One of your best posts in my opinion! You should consider applying to give a TED talk on this topic!
Re-reading the post, here's another way of thinking about it that just occurred to me: treat every moment as a choice. Treat everything as an action. This is kind of turning your "watching TV and working a mundane job is inaction" on its head, and saying - no, think of that as action! When you wake up, say, I'm choosing to go to work. When you sit on your couch, say I'm choosing to watch TV instead of doing something else.
It's the unconscious that kills, that dawning sense of "whoa, what have I been doing for the last two days / two weeks / two years / entire lifetime??"
We have to realize that working the day job is not "no choice", it's a choice - a choice to spend that portion of your limited life doing that day job instead of taking every other opportunity you have for spending that time differently.
Wow, I think this is a really significant post. I love this formulation - talking about the opportunity quality that motivates us to act. I wonder if there's research about this - I haven't seen anything that addresses this directly in the behavioral econ stuff I've been reading. But maybe in books like Jonah Lehrer's "How We Decide"? (I haven't read it, so I don't know.)
I mean, the flip-side formulation is, what are we measuring the opportunity against? It's fear, right, in a catch-all sort of way, the opportunity has to be exciting or motivating enough to push us past fear. And inertia, too, procrastination.
I know for me a huge part of it is deliberately deciding to look honestly and openly at these decisions from a bunch of angles to try to make sure I'm being as rational as possible. What's the downside of taking the opportunity? The upside? The downside of not? The upside? And then look honestly at the feelings about doing it or not doing it. Like when I see something I want to buy, I'll stop and visualize that I already own it and see how that feels, and most of the time that helps me see that I won't really care about the thing as soon as it's mine, and so I don't buy it. Or I consider an opportunity like doing some risky physical thing and I'll stop and visualize, let's say I don't do it, will I regret it?
I really like the framing of action vs. inaction. It's kind of existential - like, doing a mundane day job and then watching TV is "inaction" because it's all just going with the flow and not making any hard decisions.
Yeah, as I think about it I realize this is a topic I see discussed a ton, all the time, but I think this formulation is a really novel way of looking at it & is the most motivating and incisive one I've seen.
It's a shame but not taking action has everything to do with the way we are unconsciously set up since childhood through the education system. Schools indoctrinate kids for at least 12 years how to be servants, obeying a boss who also obeys their own boss. Unfortunately, schools don't teach entrepreneurial skills at all. If they did, more and more people would be "trained" to take action on the opportunities that present to our lives.

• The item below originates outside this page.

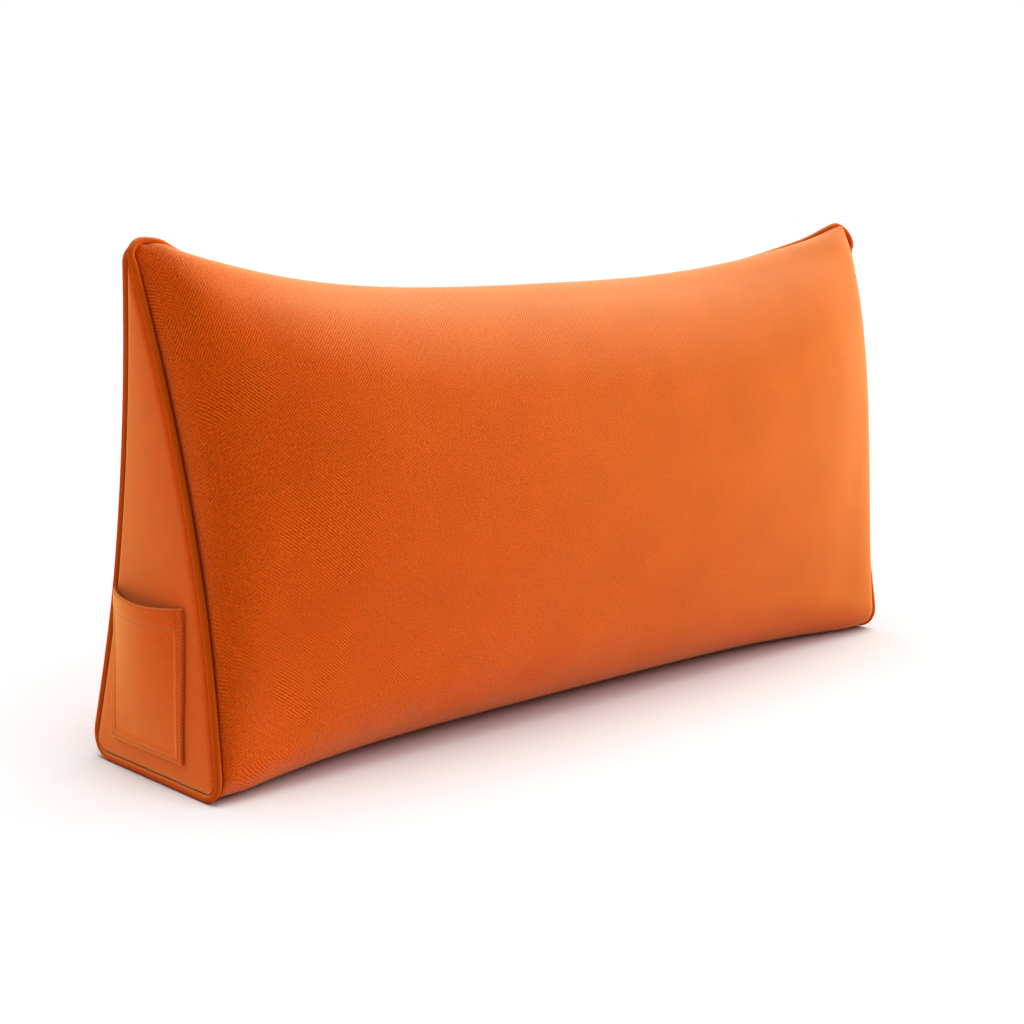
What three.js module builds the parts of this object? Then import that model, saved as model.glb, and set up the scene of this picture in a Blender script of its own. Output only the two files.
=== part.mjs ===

Tynan once mentioned to me that he's noticed a correlation between engaging, active, cool people and people who attended Montessori schools as kids (which he and I both did.) I think it relates to what you're saying - a huge thing in Montessori for me was that they give you constraints ("You have to get these five things done at some point today") but within those constraints, give you major autonomy. I think it's a really important experience for a kid.
Yeah, couldn't agree more with both of you guys. As crazy as it sounds, I actually do credit Montessori with a lot of who I've become.
I think unschooling is a really great way to do this, too. Leo Babauta unschools his kids, and every time I hear about what he's doing, I'm a little bit jealous of his kids.
Yeah, I was thinking the same thing as you, Tynan, about Startup Chile....just felt like there were too many rules to put up with in order to do something that really could be done anywhere..
Taking Action is great.
However, if you want results, there is a pre-requisite.
Planning, and Preparing, so that when you take action, you are for ready to achieve successful results.
Side note, if your in the habit of inaction, than Step 1 is to get into the habit of taking action, regardless of results. (running blind, just to get into the habit of running)
Then with the habit of taking action built, now adding in Planning and Preparing, thus successful results are more attainable. (ready, running and getting results)
I, Agree on how TV entertainment wastes Time & it makes you dum, unless it's educational and you can apply it to make your life better say like a trade of some kind, Video games are to Boring, and now days at's about killing people, so how does that improve of ones Life! - it don't-, If you Really Like Video Games Try Writing software to move robots like the ones on MARS, it's more educational for your mind, + you maybe the Next Team at NASA to sent a Rover!
Moves OK from time to time if it Up Lifts You, Good Moves! are hard to Find ones without Killing or Fear!
The last Great Moves I saw was Dolphin Tale & Hugo!
Opportunities Happen to all of us all the time you just need to wake up yourself to see them!
One way to break down a lifetime would be to think of it as two portions-- the part where the person became better, and the part where he coasted.
In a normal person's life, the getting better part would include everything from his first breath of air, as he learned how to see and feel and breathe, through school as he learned different things, and probably through the beginning part of his job as he developed a baseline proficiency in his trade. The coasting part would be most of his career, as he put his educational investment to work, and, of course, retirement.
There are a lot of ways to get better. You can learn new things. You can travel and see the world, thus gaining new perspective. You can build your personality. You can create a body of meaningful work. You can become more healthy and more fit. You can actively cultivate relationships with people.
Too often, I refuse to seize opportunities that are presented to me.
Usually, my rationale is that I'm "not ready to take this opportunity yet".
Only recently have I realized, most opportunities are of that sort. You may or may not be ready for it, but you should seize it anyway.
I kept rationalizing to myself that I needed to grow and "be better" (How vague is that? How many times have you used that?) before I could take full advantage of the opportunity. The problem is that if I'm not going to take the opportunity, which might possible force me outside what I'm comfortable doing, how am I going to grow?
You're never ready for a challenge. That's why it's a challenge and not the norm. But you only overcome challenges by facing them and progressively facing harder ones.